On this Wednesday afternoon, hours before the three bands playing the stage in the next room arrive, the bar is crowded but not with patrons. Instead, the place belongs to the requisite bric-a-brac and fuselage of running a rock club—the aforementioned reams of paper and cleaning wipes, two cell phones, an iPod, a laptop open to its email program, a tiny pad of feverishly scrawled to-do lists, a stray drum stick, stacks of unopened envelopes.

Yes, Boothe has a staff of bartenders and sound engineers, ticket takers and production assistants; until last month, he had a de facto manager who helped him split the day-to-day responsibilities of running his small business, including the plumbing. But nine years after salvaging a Chapel Hill institution that was about to be sold off for parts, he has turned Local 506 into the most important showcase for emerging Triangle and national talent. For instance, Justin Vernon, the singer-songwriter better known as Bon Iver, first played Local 506 with DeYarmond Edison, the band he relocated with from Wisconsin; less than two years later, he packed the club with his new band before moving on to open for Wilco at Koka Booth Amphitheater in Cary and eventually headline Raleigh's downtown amphitheater. That's one of countless stories of Local 506's role in musical ascension.

The bulk of the responsibility for that reputation falls squarely at Boothe's feet.

"If I had any idea how much work this would be, I don't know if I would have pursued it. It's something I question all the time: How much longer can I keep doing this?" he says. The toil used to have its payoff when he'd see a really great band at the club, but now, with his family commitments, he sees far fewer shows than before. "The reward aspect isn't as tangible as it once was."

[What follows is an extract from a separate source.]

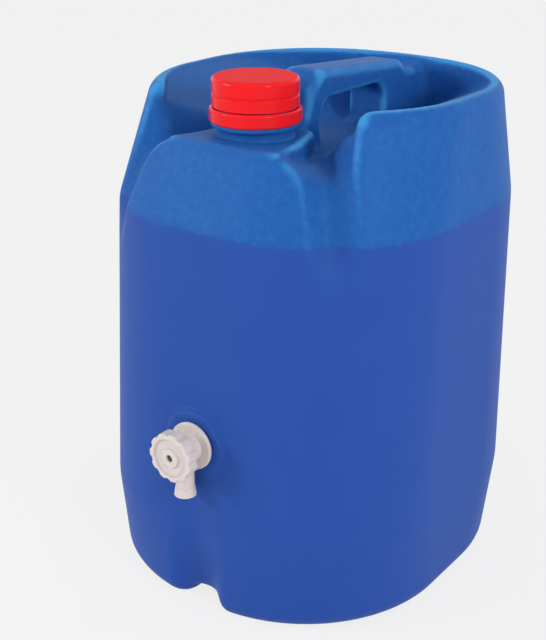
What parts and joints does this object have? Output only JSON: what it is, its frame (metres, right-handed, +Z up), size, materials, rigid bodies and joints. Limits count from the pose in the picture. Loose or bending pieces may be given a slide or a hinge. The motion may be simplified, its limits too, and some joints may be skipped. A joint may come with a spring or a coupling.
{
  "type": "carboy with spigot",
  "caption": "Upright blow-moulded blue plastic carboy with a moulded carrying handle, a red screw cap in a sunk neck well and a quarter-turn tap low on the front face.",
  "frame": {"origin": "middle of the tank's base, on the floor plane", "axes": "+Z up, -Y towards the tap at the front, +X to the right of someone who faces the back"},
  "size_m": [0.289, 0.3461, 0.414],
  "materials": {
    "blue_hdpe": "satin blow-moulded skin, slightly mottled",
    "red_cap_plastic": "gloss",
    "natural_tap_plastic": "satin, slightly translucent",
    "seal_rubber": "matt",
    "liner_foam": "matt foamed polyethylene",
    "screw_steel": "plain"
  },
  "bodies": {
    "can": {"tank": "blue_hdpe", "tamper_band": "red_cap_plastic", "tap_body": "natural_tap_plastic", "outer_tap_washer": "seal_rubber", "inner_tap_washer": "seal_rubber", "back_nut": "natural_tap_plastic"},
    "liner": {"cap_liner": "liner_foam"},
    "cap": {"screw_cap": "red_cap_plastic"},
    "tap": {"tap_plug": "natural_tap_plastic", "plug_o_rings": "seal_rubber", "tap_knob": "natural_tap_plastic", "knob_screw": "screw_steel"}
  },
  "joints": [
    {"name": "cap_lift", "type": "slide", "parent": "can", "child": "liner", "axis": [0, 0, 1], "range_m": [0, 0.018]},
    {"name": "cap_turn", "type": "hinge", "parent": "liner", "child": "cap", "pos_m": [0, -0.077, 0.4], "axis": [0, 0, 1], "range_deg": [0, 1080]},
    {"name": "tap_turn", "type": "hinge", "parent": "can", "child": "tap", "pos_m": [0, -0.158, 0.147], "axis": [0, 1, 0], "range_deg": [0, 90]}
  ],
  "couplings": [
    {"joint": "cap_lift", "follows": "cap_turn", "m_per_rad": 0.00095493}
  ]
}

But that doesn't mean Boothe is actively looking to offload his workload, a fact confirmed by Local 506's calendar of events, not to mention the touring bands he books at the larger Motorco in Durham and at Chapel Hill's free, town-sponsored Locally Grown concert series.

Booking rock clubs is a lot like gambling. Each show is a bet that requires an ante investment—a guaranteed sum for the band, your employees, and the electricity and equipment required to produce the show—in hopes that enough people show up, buy tickets and swig a drink or two. If they do, and if you've done your math right, the club can perhaps put some profit into its generally thin coffers. Oftentimes, then, clubs bet only on those shows that have a chance to make money, or at least break even. If a club has only three financially solvent gigs a week (and is only open on those days), so be it. At least they're not losing money on a band that doesn't get people in the door. But Boothe wants Local 506 to be open every night, if at all possible.

"I'd rather be open, trying anything, than be closed, because to me, it's all market research. We don't have a chance to make money if we're closed, nor do we have a chance to know how much these bands are worth," he says.

This philosophy produces happy accidents; in recent years, Boothe, who books nearly every band who plays the club, took chances on such unknowns as The XX, Fleet Foxes and The Lumineers before they headlined major music festivals, as they do now. The Local 506 is unequal parts launching pad, incubator and dive bar, a room that allows Boothe to take chances on musicians who do the same.

But Boothe knows he can't be open nightly by simply depending on touring bands that are in the middle of getting famous. Instead, he's helped foster an open environment in Local 506, with panels about the music industry and trivia nights and karaoke experiments. His latest trial is called "506 Front Room Presents," where, typically, new and local bands play the club's square-shaped lobby. They use a small PA system that, on this day, sits dangerously inches away from the menacing drips of water. Years ago, Boothe tried a similar idea in the club's main room with the big stage, using a smaller PA so he didn't have to pay full production costs each night. Even when a few dozen folks came to see a friend's new band, though, the club felt empty.

Rusty Sutton, the de facto assistant manager who left just last month, came up with this new plan. It makes the proper rock club feel somehow like a house show, fans huddled around a band, which in turn is cramped between two speakers against the wall. For Sutton, it's an extension of the 506's generous approach to serving as a booster and platform for new talent while also paying the bills.

"The 506 is this interesting place because it appeals to as many markets as possible—to not just be an indie rock club or a hip-hop club or a reggae club. You go to other towns and there is that," Sutton says. "It's a club that, since Glenn took over, has bridged a lot of gaps. A lot of work goes into that."